Her Austrian counterpart, Alexander Schallenberg, said that in his recent travels in India and the Middle East he discovered that although the EU may have won the information war on Ukraine in Europe, “a very different narrative” existed elsewhere. Outside Europe “we are the culprits, we are the reason for oil, seeds, grain and energy not being on the market or overpriced,” he said. “This is a war in Europe. But there’s another European war, because the shockwaves can be felt everywhere. It’s the first war since the second world war where you can feel the effects globally.”

A massive battle is now under way to accuse Russia of using hunger as a weapon of war. The blame game could not have higher stakes. Largely due to drought in Kenya, Somalia and Ethiopia, 16.7 million people in east Africa are already dependent on food assistance. That number is likely to increase by 20 million by September alone.
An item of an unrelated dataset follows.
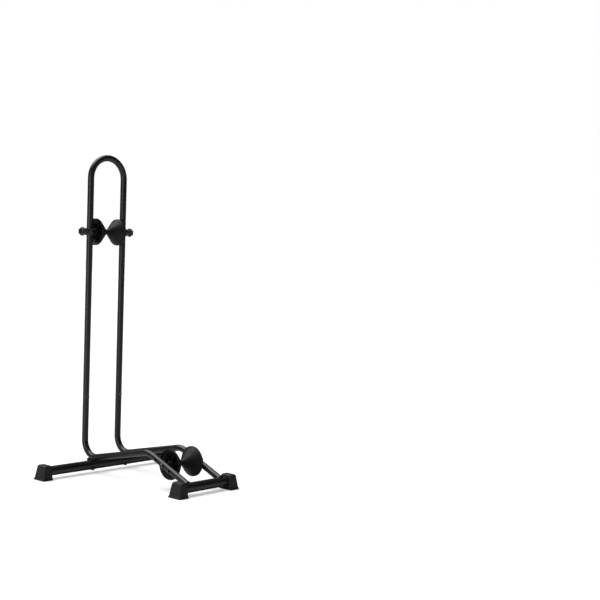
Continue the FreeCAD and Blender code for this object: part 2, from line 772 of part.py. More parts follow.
def build():
    make_hoop()
    for name, side in SIDES.items():
        make_rail(name, side)
        make_saddle(name, side)
    make_bar("rear_bar", D["rear_bar_x"], D["rear_span"], True)
    make_bar("front_bar", D["front_bar_x"], D["front_span"], False)
    for row, x, span in (("rear", D["rear_bar_x"], D["rear_span"]),
                         ("front", D["front_bar_x"], D["front_span"])):
        inset = (float(span) - float(D["foot_width"])) / 2
        make_foot(row + "_foot_left", x, -inset, False)
        make_foot(row + "_foot_right", x, inset, True)
    make_frame_bolts()
    make_joint_screws()
    lower_x = float(D["lower_roller_x"])
    lower = V(lower_x, 0, rail_height(lower_x))
    make_roller("lower", lower)
    make_lower_axle(lower)
    upper = V(float(D["leg_x"]), 0, float(D["upper_roller_height"]))
    make_roller("upper", upper)
    make_upper_axle(upper)
    for name, side in SIDES.items():
        make_collar(name, side, upper)
        make_knob(name, side, upper)


def check_document():
    """Stop if any object failed to recompute or any sub-part is unsound."""
    doc.recompute()
    for thing in doc.Objects:
        if "Invalid" in thing.State or "Error" in thing.State:
            raise RuntimeError("%s (%s) failed: %s" % (thing.Name, thing.Label, thing.State))
    for part in parts:
        if part.Shape.isNull() or not part.Shape.isValid():
            raise RuntimeError("%s has no valid shape" % part.Label)


def export():
    for part in parts:
        part.Shape.exportStep(os.path.join("parts", part.Label + ".step"))
        print("%-20s solids %d  volume %.0f" % (part.Label, len(part.Shape.Solids), part.Shape.Volume))


build()
check_document()
export()
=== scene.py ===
"""Looks for the bicycle wheel floor stand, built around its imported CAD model.

Lengths are metres and angles radians, unless a name ends in _DEG or _MM. Left is
the -Y side, +X is the open front, and every piece is made where the CAD has it.
"""
import json
import math

import bmesh
import bpy
from mathutils import Matrix, Vector


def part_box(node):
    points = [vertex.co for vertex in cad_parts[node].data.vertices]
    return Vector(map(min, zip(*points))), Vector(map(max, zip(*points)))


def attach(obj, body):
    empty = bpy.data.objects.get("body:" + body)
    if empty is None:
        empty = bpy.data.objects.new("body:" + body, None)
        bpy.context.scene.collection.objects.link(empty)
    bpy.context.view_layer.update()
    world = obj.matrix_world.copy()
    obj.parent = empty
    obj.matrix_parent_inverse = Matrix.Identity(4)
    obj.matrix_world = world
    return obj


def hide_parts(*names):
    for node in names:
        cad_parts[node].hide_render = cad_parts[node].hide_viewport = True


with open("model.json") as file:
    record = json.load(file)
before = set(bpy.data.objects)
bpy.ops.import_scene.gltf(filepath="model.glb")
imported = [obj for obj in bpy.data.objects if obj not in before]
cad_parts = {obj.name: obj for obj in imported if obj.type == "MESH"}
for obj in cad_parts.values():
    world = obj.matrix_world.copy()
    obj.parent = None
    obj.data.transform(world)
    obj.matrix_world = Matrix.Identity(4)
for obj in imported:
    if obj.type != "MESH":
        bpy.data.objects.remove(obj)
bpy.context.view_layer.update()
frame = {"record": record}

RECORD = frame["record"]
BODY_OF = {node: body for body, nodes in RECORD["behaviour"]["bodies"].items() for node in nodes}
SLOT_OF = {row["node"]: row["material_slot"] for row in RECORD["subparts"]}
MATERIALS = {}


# ------------------------------------------------------------ places from the CAD
def middle(node):
    low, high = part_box(node)
    return (Vector(low) + Vector(high)) / 2


def extent(node):
    low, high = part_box(node)
    return Vector(high) - Vector(low)


def top_of(node):
    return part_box(node)[1][2]


def foot_of(node):
    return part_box(node)[0][2]


SIDES = {"left": -1, "right": 1}
TUBE_R = extent("hoop").x / 2
TUBE_BORE = TUBE_R - 0.0015
LEG_X = middle("hoop").x
LEG_Y = extent("hoop").y / 2 - TUBE_R
JOINT_Z = foot_of("hoop")
ARCH_Z = top_of("hoop") - LEG_Y - TUBE_R
BAR_R = extent("front_bar").x / 2
BAR_WALL = 0.002
LOWER = middle("lower_bush")
UPPER = middle("upper_bush")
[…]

The World Food Programme claimed the Ukraine ripple effect would mean a further 44 million people worldwide would be classified as “food insecure or at high risk”.

Samantha Power, the head of USAID, argued this week that it was critical not just for Ukraine but for democracy to regain the upper hand in the information war, especially on the issue of why Ukrainian and Russian food is not reaching the global south. Speaking at the Council on Foreign Relations thinktank, she said it was inherently challenging for any government that was enduring high food and fuel prices, but it was even more so for governments trying to buck the anti-democratic trend and elected on anti-corruption tickets. She highlighted the Dominican Republic, Malawi, Moldova and Zambia.

“You have said democracy delivers and then you find yourself with fertiliser and food prices skyrocketing, and inevitably you say: ‘This is a global phenomenon, Putin invaded Ukraine, Chinese debt is not doing us any favours.’ But whatever you say, citizens are looking at their leader and asking: ‘Was my life better off when I had the corrupt leader hostile to the rule of law?’” Power said.

It does not mean Putin has won. He has damaged himself irreparably. But more of the same for longer by the west is probably assigning Ukraine to a slow strangulation.